还好,每次自己“恶补”功课后,每次考试时,基本上还是能跟得上“大部队”,成绩在中游水平吧。
从冠县就读的柳林高中,到我们的老家猴堌,虽然是两个县域,但只有15市里的距离。
那时候的交通工具,就是一辆破旧的自行车了。
那一年的很多时光,我就骑着那辆破自行车,奔走在这条15里的小路上。
有时候,两边的庄稼地里,不时会传来一些莫名的响动,还是会有点毛骨悚然的感觉。
回到家里的第一件事,就是先去奔生产队的牲口棚,去换淘麦糠的水。
当时,北方的夏天里,牲口除了能吃到一点青草,更多的还是要靠上次麦收后储存的麦糠。
牲口吃麦糠容易上火,在冬天还好说,用竹筛子简单晒一下,就倒进牲口槽里了。
但到夏秋天,这些麦糠要用很大的水缸,先浸泡淘洗了,用大笊篱捞在竹筛子上,将水控干净了,再给牲口吃。
当然,如果麦糠里能有点青草,就是牲口最喜欢的了。
之前,牲口棚那里有几口很大的水缸。
夏天里,都是社员们轮流去换淘草的水。
分产到户后,就是各家分到牲畜、需要饲养员寄养的人家,轮流派人去换水、挑水。
但只这一件事,就是妈妈和小妹做不来的。
每次轮到我们家出劳力去换水了,都是要积攒几天。
等我回家后,连续几天帮着换水、挑水,估计半月内轮不到我家做这件事,才赶着回到学校。

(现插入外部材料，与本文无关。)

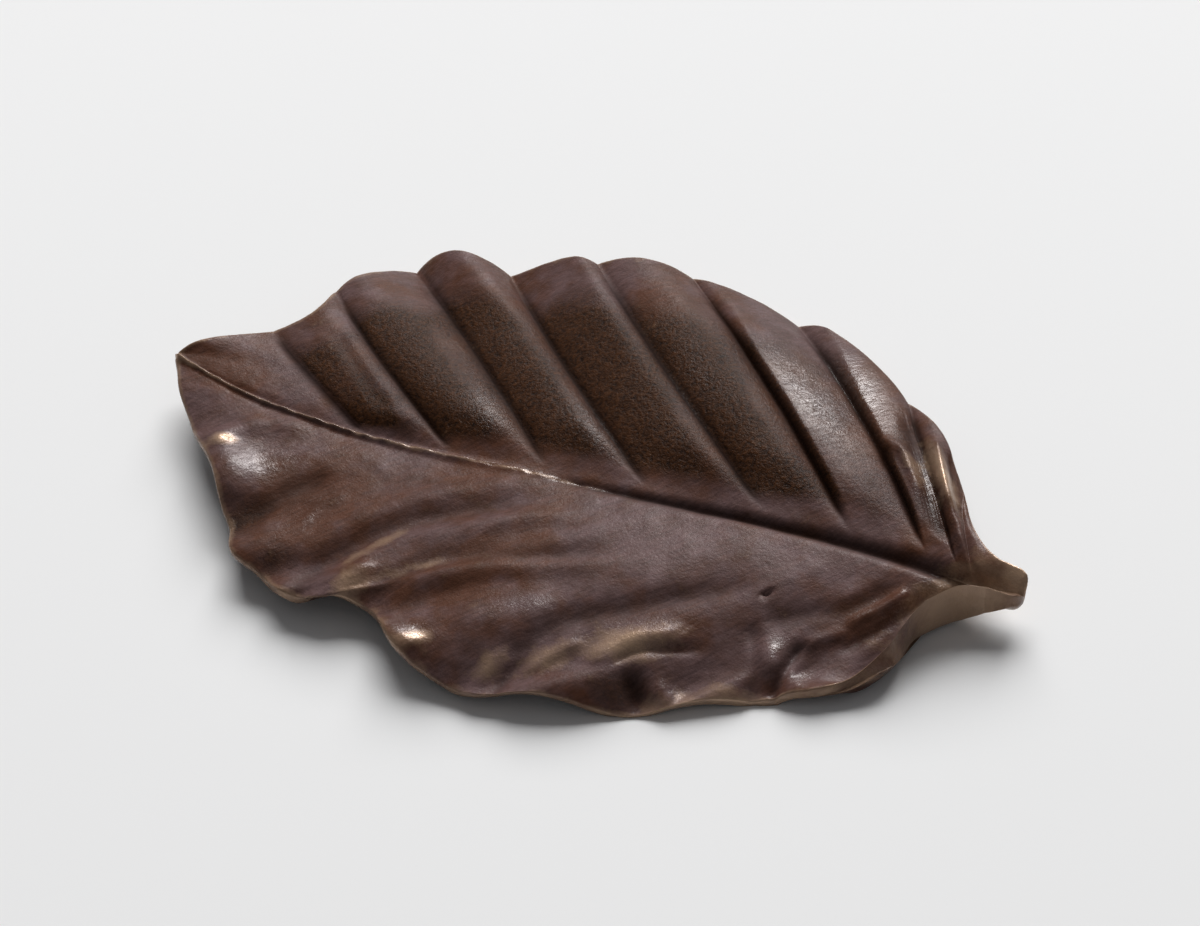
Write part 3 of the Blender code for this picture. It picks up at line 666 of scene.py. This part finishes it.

牲口棚的那几口大缸,每口缸都要几担水才能灌满,而且最好每天换一次。
不然,头天的淘草水到第二天就有味道了,而且水的颜色变成茶色。
大缸里的水要舀到水桶里,挑到附近的大坑里倒掉;再去邻居家里,在水压井上一桶桶压满倒在大缸里。
每次干这件事,基本上都要用一下午时间。
在那几天时间里,下午挑完淘洗麦糠的水,还要去附近田间地头去割点青草。
回来后,请饲养员帮着用铡刀铡成寸断,跟着麦糠一起淘洗了,喂我们两家分到的那头老黄牛。
其余的时间里,才能到田地里,好好照顾下我们的“一亩三分地”。
再过几年,大家都慢慢学会养牛了,也在各家院里搭建了牛棚等。
这些牛就陆续被牵回去,各家轮流饲养了。
最后,就剩下我们那头老黄牛,饲养员不愿意饲养了,喊了几次让我们牵回去。
没办法,我和邻居哥哥只好牵回来,两家轮流饲养着。
邻居哥哥在自家院子里搭了棚子,倒是还多少有饲养的地方。
但我们家连个棚子都没有,只好拴在大门里面一棵大榆树下。
在树下随便搭建了一个木槽,就靠着大树给老牛遮风挡雨了。
老房子的边上,有个夹道,后来随便弄个棚子遮挡风雨,但这里要储备麦糠等草料,所以老牛只好继续在大树下趴着。
有一年,夹道的棚子坍塌了,连麦糠都压在下面。
每次再轮到我们养牛的半个月,就只好从夹道里扒拉着还没变质的麦糠,凑合着喂牛。
所以,等下次邻居哥哥来牵牛时,那头老牛就瘦骨嶙峋,有点“牛瘦毛长”的感觉。
但邻居哥哥也是厚道人,咋咋嘴,也没说啥,就将牛牵回去,再精心饲养半个月。
不久,附近村落里还有偷牛的。
我们家连大门都没有,想牵走我们的牛,比牵自家的牛还方便,妈妈也担心了一阵子。好在当时家里养着一只狗,也算是一个“耳朵”吧。
再后几年,分到各个小组的几头牛,就明显不够用了。
于是,乡亲们自己协商,将牛做个价格,看哪家留下;不留牛的那家,就分一点钱,再自己添点钱去买头小牛喂着。
有些牛羸弱不堪,哪家也不想留,就牵到集市上,卖到宰房里。
卖牛的那点钱,就几家均分了。
至此,生产队的所有家伙什再也没一点了。
连生产队的仓库、牲口棚,也陆续分给了其他人家。